Outside New York, the situation is far from gloomy, though. There are more tap festivals than ever, on every continent but Antarctica. One of the most thriving is in Stockholm. Most of the newer festivals are smaller and shorter, two or three days instead of one or two weeks. Some are larger but closer to competition-dance conventions. To the old guard, not all these qualify as festivals in the original sense, but that original need for a mixture of instruction, inspiration and continuity remains. Tap’s recent gains are fragile.

Some of the new leaders were raised in the old system. Chloe Arnold is a sought-after, Emmy Award-winning choreographer with a large social-media following. But she and her sister, Maud, run two successful festivals, on opposite coasts: Hollywood Tap Fest and D.C. Tap Fest, which in its 16th year draws around 500 dancers.

Chloe Arnold called Tap City “a mainstay of her life,” one of the principal sources of work in her early career and a place she felt free to test out ideas. She said that her festivals try to echo the generosity of Waag and the artists who took time to share, Hines above all. “I want to transmit how those people made me feel,” she said.

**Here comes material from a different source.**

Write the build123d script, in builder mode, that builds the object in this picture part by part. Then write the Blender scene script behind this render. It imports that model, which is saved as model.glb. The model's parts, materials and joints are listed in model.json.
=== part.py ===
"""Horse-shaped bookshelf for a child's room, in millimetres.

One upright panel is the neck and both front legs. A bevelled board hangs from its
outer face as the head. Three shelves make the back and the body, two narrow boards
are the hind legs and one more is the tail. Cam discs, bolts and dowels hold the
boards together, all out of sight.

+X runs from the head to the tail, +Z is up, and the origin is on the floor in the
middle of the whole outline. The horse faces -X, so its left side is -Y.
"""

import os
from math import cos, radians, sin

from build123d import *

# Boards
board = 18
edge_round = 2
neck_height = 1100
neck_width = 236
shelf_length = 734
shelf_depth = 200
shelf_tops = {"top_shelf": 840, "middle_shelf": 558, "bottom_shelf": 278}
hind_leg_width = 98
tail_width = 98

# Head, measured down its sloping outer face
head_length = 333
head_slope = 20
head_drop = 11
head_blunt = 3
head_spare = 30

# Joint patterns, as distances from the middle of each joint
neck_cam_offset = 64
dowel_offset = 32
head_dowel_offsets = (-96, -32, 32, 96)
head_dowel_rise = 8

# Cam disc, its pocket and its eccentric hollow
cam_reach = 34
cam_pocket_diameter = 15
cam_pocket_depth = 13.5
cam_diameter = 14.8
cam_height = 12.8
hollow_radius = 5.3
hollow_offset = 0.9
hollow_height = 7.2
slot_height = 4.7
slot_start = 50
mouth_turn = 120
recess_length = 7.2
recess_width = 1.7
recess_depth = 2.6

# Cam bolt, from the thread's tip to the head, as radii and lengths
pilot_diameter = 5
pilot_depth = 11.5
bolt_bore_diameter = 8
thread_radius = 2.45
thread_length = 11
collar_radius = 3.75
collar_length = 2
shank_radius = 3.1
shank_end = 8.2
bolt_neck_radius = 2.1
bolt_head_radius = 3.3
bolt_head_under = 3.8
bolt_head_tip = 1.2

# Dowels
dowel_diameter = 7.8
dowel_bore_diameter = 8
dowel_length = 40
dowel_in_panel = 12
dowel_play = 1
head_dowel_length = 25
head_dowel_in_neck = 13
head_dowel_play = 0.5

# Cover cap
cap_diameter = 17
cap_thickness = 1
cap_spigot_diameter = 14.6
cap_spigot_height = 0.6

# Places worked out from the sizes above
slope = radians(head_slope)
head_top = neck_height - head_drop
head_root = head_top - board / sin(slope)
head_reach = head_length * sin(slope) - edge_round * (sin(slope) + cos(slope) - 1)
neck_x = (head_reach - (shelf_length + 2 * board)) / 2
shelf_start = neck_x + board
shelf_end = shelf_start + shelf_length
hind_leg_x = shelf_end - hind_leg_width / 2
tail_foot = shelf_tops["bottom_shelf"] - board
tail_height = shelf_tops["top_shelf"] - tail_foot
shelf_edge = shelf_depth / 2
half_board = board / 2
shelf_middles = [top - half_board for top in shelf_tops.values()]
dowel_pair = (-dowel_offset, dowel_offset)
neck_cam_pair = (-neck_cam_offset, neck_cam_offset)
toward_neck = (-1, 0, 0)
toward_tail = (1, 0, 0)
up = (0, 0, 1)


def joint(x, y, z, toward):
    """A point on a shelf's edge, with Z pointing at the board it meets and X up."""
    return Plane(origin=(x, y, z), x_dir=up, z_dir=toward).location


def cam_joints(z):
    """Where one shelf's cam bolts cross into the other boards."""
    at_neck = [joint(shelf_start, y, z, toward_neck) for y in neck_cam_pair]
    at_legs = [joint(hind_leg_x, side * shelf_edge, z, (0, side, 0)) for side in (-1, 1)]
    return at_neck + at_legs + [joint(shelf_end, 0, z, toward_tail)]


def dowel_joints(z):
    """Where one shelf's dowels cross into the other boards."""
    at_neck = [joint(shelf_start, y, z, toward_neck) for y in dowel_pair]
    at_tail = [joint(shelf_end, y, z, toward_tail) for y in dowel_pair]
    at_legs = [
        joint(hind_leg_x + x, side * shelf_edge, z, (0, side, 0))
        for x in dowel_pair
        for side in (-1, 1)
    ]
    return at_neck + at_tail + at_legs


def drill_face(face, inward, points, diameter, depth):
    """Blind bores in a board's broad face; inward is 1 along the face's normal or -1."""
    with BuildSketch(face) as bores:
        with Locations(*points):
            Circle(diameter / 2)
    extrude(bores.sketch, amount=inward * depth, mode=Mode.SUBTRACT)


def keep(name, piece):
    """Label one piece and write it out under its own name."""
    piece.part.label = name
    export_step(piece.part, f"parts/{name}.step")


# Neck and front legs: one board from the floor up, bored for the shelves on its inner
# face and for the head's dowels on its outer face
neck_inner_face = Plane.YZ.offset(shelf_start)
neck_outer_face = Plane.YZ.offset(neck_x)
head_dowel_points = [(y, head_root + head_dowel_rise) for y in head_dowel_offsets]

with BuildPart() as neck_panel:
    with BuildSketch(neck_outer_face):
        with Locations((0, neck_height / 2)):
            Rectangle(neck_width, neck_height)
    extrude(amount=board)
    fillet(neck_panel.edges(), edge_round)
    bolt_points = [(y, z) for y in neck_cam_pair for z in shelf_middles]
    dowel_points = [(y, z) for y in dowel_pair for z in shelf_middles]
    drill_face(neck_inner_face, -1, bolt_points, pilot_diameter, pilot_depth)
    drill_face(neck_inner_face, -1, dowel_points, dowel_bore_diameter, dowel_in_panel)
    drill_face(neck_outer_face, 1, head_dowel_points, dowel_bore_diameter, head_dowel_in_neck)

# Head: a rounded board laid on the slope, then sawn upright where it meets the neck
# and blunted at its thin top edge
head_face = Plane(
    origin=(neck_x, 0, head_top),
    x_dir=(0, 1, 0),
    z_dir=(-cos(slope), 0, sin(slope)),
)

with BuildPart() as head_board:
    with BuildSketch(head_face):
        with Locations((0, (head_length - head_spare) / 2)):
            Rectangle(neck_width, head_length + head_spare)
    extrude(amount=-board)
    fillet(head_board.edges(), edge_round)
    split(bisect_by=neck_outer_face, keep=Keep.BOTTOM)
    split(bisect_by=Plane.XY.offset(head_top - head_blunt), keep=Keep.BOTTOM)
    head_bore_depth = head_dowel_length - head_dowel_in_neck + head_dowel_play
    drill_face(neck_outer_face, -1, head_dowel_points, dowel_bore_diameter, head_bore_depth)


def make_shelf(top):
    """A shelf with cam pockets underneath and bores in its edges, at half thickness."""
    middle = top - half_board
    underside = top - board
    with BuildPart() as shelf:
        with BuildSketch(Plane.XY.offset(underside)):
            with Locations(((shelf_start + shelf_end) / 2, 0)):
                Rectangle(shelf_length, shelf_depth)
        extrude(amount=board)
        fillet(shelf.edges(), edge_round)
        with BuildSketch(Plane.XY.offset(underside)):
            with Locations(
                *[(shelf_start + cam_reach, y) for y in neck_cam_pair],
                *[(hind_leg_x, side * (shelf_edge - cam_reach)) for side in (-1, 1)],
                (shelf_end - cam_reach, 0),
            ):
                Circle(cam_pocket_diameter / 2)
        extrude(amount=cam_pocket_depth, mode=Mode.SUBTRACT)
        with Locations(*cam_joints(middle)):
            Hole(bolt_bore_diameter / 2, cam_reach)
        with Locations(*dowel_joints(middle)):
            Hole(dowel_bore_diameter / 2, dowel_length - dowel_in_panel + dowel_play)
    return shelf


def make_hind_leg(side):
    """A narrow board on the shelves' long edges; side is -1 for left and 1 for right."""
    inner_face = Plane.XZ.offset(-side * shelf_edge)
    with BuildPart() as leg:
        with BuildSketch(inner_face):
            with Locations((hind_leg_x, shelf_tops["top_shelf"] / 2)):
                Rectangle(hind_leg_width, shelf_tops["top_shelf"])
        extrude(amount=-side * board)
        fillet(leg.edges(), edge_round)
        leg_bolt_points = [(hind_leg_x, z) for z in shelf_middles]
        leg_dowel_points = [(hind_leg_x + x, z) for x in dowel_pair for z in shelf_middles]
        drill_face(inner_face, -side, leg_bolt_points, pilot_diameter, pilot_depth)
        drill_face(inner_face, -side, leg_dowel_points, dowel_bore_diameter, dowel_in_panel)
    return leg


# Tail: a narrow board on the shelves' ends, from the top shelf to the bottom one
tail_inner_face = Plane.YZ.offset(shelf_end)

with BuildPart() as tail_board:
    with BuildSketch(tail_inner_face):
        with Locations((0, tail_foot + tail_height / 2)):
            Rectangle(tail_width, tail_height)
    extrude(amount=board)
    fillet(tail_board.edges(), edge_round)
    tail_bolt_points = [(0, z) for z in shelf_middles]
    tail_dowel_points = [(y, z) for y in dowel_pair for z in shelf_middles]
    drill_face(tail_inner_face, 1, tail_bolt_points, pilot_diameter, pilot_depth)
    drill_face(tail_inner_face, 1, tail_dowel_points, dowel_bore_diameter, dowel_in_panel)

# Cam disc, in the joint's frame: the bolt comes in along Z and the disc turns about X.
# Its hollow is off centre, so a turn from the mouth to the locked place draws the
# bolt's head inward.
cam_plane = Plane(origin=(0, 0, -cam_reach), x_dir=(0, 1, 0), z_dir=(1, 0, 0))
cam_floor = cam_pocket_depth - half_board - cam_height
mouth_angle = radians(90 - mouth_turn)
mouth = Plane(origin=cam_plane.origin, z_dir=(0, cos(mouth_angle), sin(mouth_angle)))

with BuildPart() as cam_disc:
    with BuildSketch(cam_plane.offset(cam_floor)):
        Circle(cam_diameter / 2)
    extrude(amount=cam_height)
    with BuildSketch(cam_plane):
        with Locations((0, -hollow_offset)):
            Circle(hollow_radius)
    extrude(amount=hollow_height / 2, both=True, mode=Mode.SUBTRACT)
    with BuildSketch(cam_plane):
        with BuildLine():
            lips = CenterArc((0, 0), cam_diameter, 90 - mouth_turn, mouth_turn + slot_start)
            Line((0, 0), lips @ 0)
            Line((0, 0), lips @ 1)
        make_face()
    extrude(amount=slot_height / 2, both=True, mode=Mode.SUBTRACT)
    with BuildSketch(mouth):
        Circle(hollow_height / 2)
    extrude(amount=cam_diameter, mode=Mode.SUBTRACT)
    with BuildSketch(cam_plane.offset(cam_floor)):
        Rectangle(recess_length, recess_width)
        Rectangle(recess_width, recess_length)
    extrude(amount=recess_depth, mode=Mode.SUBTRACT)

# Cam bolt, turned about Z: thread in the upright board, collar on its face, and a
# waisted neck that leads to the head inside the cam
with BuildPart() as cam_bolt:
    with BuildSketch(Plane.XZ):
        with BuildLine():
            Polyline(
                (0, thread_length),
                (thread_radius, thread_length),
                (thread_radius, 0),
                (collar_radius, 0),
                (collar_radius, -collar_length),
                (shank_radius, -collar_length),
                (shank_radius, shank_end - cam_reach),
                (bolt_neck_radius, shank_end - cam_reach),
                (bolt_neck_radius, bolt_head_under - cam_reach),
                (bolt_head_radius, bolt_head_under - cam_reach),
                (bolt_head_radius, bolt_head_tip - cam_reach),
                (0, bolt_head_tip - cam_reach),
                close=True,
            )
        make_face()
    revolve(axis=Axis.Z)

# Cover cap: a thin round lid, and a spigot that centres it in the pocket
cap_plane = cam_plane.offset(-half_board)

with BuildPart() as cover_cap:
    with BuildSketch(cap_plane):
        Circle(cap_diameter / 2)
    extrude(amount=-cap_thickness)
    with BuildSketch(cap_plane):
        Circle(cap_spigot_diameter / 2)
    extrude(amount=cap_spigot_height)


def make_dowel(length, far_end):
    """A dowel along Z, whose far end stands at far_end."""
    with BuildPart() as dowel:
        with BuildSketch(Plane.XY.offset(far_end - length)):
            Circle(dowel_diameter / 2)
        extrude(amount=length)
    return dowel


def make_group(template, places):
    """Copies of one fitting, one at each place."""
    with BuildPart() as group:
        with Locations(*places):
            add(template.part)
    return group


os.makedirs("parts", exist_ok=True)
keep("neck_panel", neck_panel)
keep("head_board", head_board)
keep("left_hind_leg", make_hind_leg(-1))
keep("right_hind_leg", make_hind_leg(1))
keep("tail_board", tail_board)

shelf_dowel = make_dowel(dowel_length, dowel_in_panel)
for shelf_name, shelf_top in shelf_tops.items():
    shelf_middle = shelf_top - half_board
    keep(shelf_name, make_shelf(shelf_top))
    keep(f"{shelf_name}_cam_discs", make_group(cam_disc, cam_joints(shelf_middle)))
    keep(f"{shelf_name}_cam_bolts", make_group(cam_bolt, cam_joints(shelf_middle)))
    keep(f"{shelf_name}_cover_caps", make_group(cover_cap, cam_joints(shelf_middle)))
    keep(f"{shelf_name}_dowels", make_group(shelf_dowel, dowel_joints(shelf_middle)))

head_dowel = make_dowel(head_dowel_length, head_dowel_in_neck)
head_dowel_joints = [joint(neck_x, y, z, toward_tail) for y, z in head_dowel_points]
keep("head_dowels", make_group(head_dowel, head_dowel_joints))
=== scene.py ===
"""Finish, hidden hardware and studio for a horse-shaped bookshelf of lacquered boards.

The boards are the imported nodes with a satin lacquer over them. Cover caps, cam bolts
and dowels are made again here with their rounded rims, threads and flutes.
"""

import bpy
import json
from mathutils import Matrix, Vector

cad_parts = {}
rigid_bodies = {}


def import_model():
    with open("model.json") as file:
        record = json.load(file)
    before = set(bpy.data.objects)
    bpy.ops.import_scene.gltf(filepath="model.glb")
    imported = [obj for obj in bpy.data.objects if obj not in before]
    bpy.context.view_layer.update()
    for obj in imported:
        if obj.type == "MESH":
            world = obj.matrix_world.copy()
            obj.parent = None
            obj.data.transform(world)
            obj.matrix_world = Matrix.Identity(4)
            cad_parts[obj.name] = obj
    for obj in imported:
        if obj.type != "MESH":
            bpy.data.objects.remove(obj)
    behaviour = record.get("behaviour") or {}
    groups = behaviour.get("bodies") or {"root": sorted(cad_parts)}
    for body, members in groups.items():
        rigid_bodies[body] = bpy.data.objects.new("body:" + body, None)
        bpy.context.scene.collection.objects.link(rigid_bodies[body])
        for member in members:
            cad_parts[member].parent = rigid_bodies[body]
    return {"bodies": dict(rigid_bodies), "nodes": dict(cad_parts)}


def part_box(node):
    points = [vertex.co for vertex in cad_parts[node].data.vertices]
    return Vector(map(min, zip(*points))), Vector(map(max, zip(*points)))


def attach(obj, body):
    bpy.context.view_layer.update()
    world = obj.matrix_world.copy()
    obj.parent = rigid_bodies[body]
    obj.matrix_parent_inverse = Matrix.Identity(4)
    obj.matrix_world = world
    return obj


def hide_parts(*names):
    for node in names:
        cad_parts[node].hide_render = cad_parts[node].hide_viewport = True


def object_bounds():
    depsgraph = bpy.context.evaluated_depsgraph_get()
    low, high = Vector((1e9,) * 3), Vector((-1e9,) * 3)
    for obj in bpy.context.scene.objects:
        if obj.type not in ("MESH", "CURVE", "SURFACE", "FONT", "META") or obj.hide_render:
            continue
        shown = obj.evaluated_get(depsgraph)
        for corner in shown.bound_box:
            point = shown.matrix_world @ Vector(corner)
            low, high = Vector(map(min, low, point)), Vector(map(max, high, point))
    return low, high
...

Allison Toffan, the director of the Toronto International Tap Festival, a biennial event that has tripled in size since starting in 2017, cited Tap City as “extremely formative,” the place where she met her mentors. But she also said that with her festival she wants to “break the model.”

She was addressing the insularity of festivals, the tension between including everyone and showing the public the best. (In recent years, Tap City events sometimes slid closer to being recitals.)

“If we’re just catering tap dance events to tap dancers, the field is not going to move,” Toffan said. “Festivals are about communion and togetherness, but there are so many ways to exist in tap shoes besides classes.”

The Toronto festival still values legacy, Toffan said, bringing in present-day elders like Bufalino and Dianne Walker. But instead of the usual faculty or student showcase performances, it presents a touring production and commissions a local one, always with live music — supporting the creation of tap works that can have a life beyond the festival. (In Canada, more grants are available to support this.)

As some festivals fall away, others emerge. A few years ago, Maria Majors, who grew up attending the St. Louis Festival, resurrected it with a new one, small but expanding.

Even so, the lack of a festival in New York would leave the American art of tap without a center in America’s dance capital. Waag originally envisioned Tap City and his foundation growing into an institution comparable to the School of American Ballet or Jazz at Lincoln Center. Ready for a break, he still holds on to that dream.

“I might come up with something,” he said.